Short task - Print all the data, keeping every line exactly as it is.

** start Recorded data **

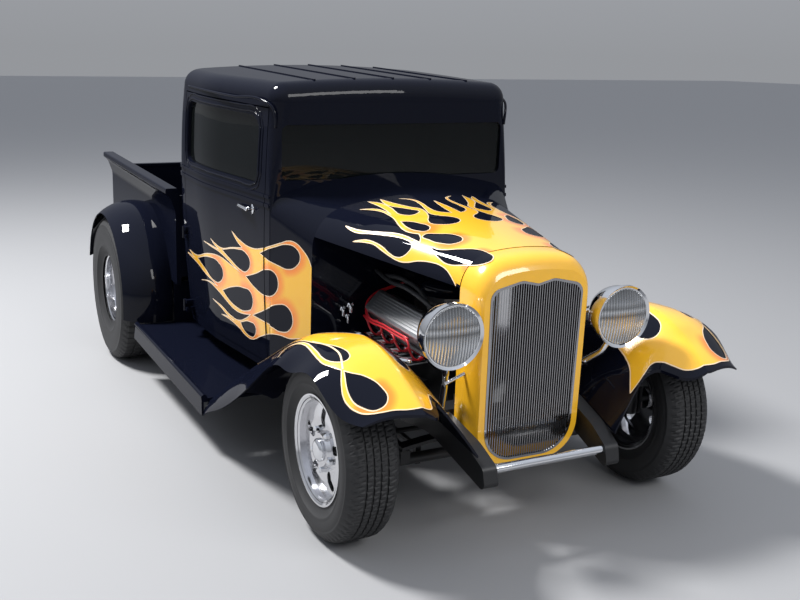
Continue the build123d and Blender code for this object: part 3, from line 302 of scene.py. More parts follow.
def make_finishes():
    """Every finish of the car, by name."""
    paint = bpy.context.scene.hot_rod_paint
    grain = grain_group()
    finishes["black"] = plain_finish(
        "BodyBlack", paint.black, 0.0, 0.22, grain, 900, 0.3, coat=0.42, shine=0.0)
    finishes["yellow"] = plain_finish("FlameYellow", paint.yellow, 0.0, 0.25, grain, 30, 0.12, coat=1.0)
    finishes["flame"] = flame_finish("FlamePaint", paint)
    finishes["stripe"] = plain_finish("OutlineStripe", paint.stripe, 0.0, 0.3, grain, 60, 0.1, coat=1.0)
    finishes["chassis"] = plain_finish(
        "ChassisBlack", (0.012, 0.012, 0.013), 0.0, 0.42, grain, 260, 0.4, 0.08)
    finishes["chrome"] = plain_finish("Chrome", (0.78, 0.79, 0.81), 1.0, 0.05, grain, 12, 0.08)
    finishes["alloy"] = plain_finish("PolishedAlloy", (0.74, 0.74, 0.76), 1.0, 0.14, grain, 60, 0.2)
    finishes["cast_alloy"] = plain_finish("CastAlloy", (0.72, 0.72, 0.73), 1.0, 0.33, grain, 90, 0.25, 0.05)
    finishes["bars"] = plain_finish("GrilleBars", (0.42, 0.42, 0.43), 1.0, 0.12, grain, 60, 0.2)
    finishes["engine"] = plain_finish("EnginePaint", (0.02, 0.021, 0.023), 0.2, 0.4, grain, 300, 0.5, 0.25)
    finishes["lead_red"] = plain_finish("PlugLead", (0.55, 0.012, 0.02), 0.0, 0.35, grain, 200, 0.2, coat=0.4)
    finishes["hose"] = plain_finish("HoseRubber", (0.035, 0.036, 0.04), 0.0, 0.5, grain, 400, 0.3, 0.1)
    finishes["rubber"] = plain_finish("TyreRubber", (0.016, 0.016, 0.017), 0.0, 0.62, grain, 500, 0.5, 0.25)
    finishes["trim"] = plain_finish("CabinTrim", (0.02, 0.02, 0.021), 0.0, 0.6, grain, 700, 0.5, 0.3)
    finishes["seat"] = plain_finish("BenchHide", (0.035, 0.03, 0.03), 0.0, 0.5, grain, 420, 0.4, 0.35)
    finishes["red"] = plain_finish("RedLens", (0.35, 0.01, 0.008), 0.0, 0.12, grain, 80, 0.2, coat=1.0)
    finishes["lens"] = lens_finish("LampLens")
    finishes["glass"] = glass_finish("TintedGlass", (0.004, 0.005, 0.005), 0.82)
    finishes["lamp_glass"] = glass_finish("LampGlass", (0.75, 0.78, 0.8), 0.35)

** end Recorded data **

Solution for this exercise -
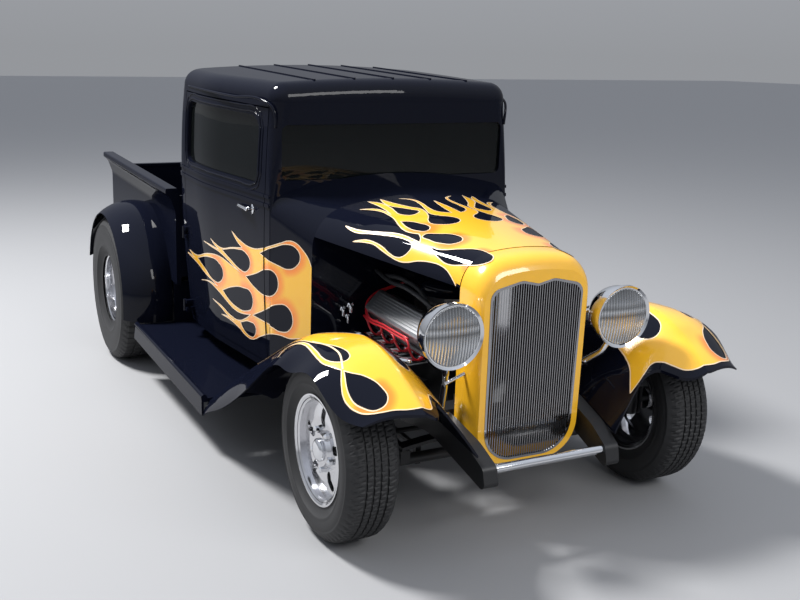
Continue the build123d and Blender code for this object: part 3, from line 302 of scene.py. More parts follow.
def make_finishes():
    """Every finish of the car, by name."""
    paint = bpy.context.scene.hot_rod_paint
    grain = grain_group()
    finishes["black"] = plain_finish(
        "BodyBlack", paint.black, 0.0, 0.22, grain, 900, 0.3, coat=0.42, shine=0.0)
    finishes["yellow"] = plain_finish("FlameYellow", paint.yellow, 0.0, 0.25, grain, 30, 0.12, coat=1.0)
    finishes["flame"] = flame_finish("FlamePaint", paint)
    finishes["stripe"] = plain_finish("OutlineStripe", paint.stripe, 0.0, 0.3, grain, 60, 0.1, coat=1.0)
    finishes["chassis"] = plain_finish(
        "ChassisBlack", (0.012, 0.012, 0.013), 0.0, 0.42, grain, 260, 0.4, 0.08)
    finishes["chrome"] = plain_finish("Chrome", (0.78, 0.79, 0.81), 1.0, 0.05, grain, 12, 0.08)
    finishes["alloy"] = plain_finish("PolishedAlloy", (0.74, 0.74, 0.76), 1.0, 0.14, grain, 60, 0.2)
    finishes["cast_alloy"] = plain_finish("CastAlloy", (0.72, 0.72, 0.73), 1.0, 0.33, grain, 90, 0.25, 0.05)
    finishes["bars"] = plain_finish("GrilleBars", (0.42, 0.42, 0.43), 1.0, 0.12, grain, 60, 0.2)
    finishes["engine"] = plain_finish("EnginePaint", (0.02, 0.021, 0.023), 0.2, 0.4, grain, 300, 0.5, 0.25)
    finishes["lead_red"] = plain_finish("PlugLead", (0.55, 0.012, 0.02), 0.0, 0.35, grain, 200, 0.2, coat=0.4)
    finishes["hose"] = plain_finish("HoseRubber", (0.035, 0.036, 0.04), 0.0, 0.5, grain, 400, 0.3, 0.1)
    finishes["rubber"] = plain_finish("TyreRubber", (0.016, 0.016, 0.017), 0.0, 0.62, grain, 500, 0.5, 0.25)
    finishes["trim"] = plain_finish("CabinTrim", (0.02, 0.02, 0.021), 0.0, 0.6, grain, 700, 0.5, 0.3)
    finishes["seat"] = plain_finish("BenchHide", (0.035, 0.03, 0.03), 0.0, 0.5, grain, 420, 0.4, 0.35)
    finishes["red"] = plain_finish("RedLens", (0.35, 0.01, 0.008), 0.0, 0.12, grain, 80, 0.2, coat=1.0)
    finishes["lens"] = lens_finish("LampLens")
    finishes["glass"] = glass_finish("TintedGlass", (0.004, 0.005, 0.005), 0.82)
    finishes["lamp_glass"] = glass_finish("LampGlass", (0.75, 0.78, 0.8), 0.35)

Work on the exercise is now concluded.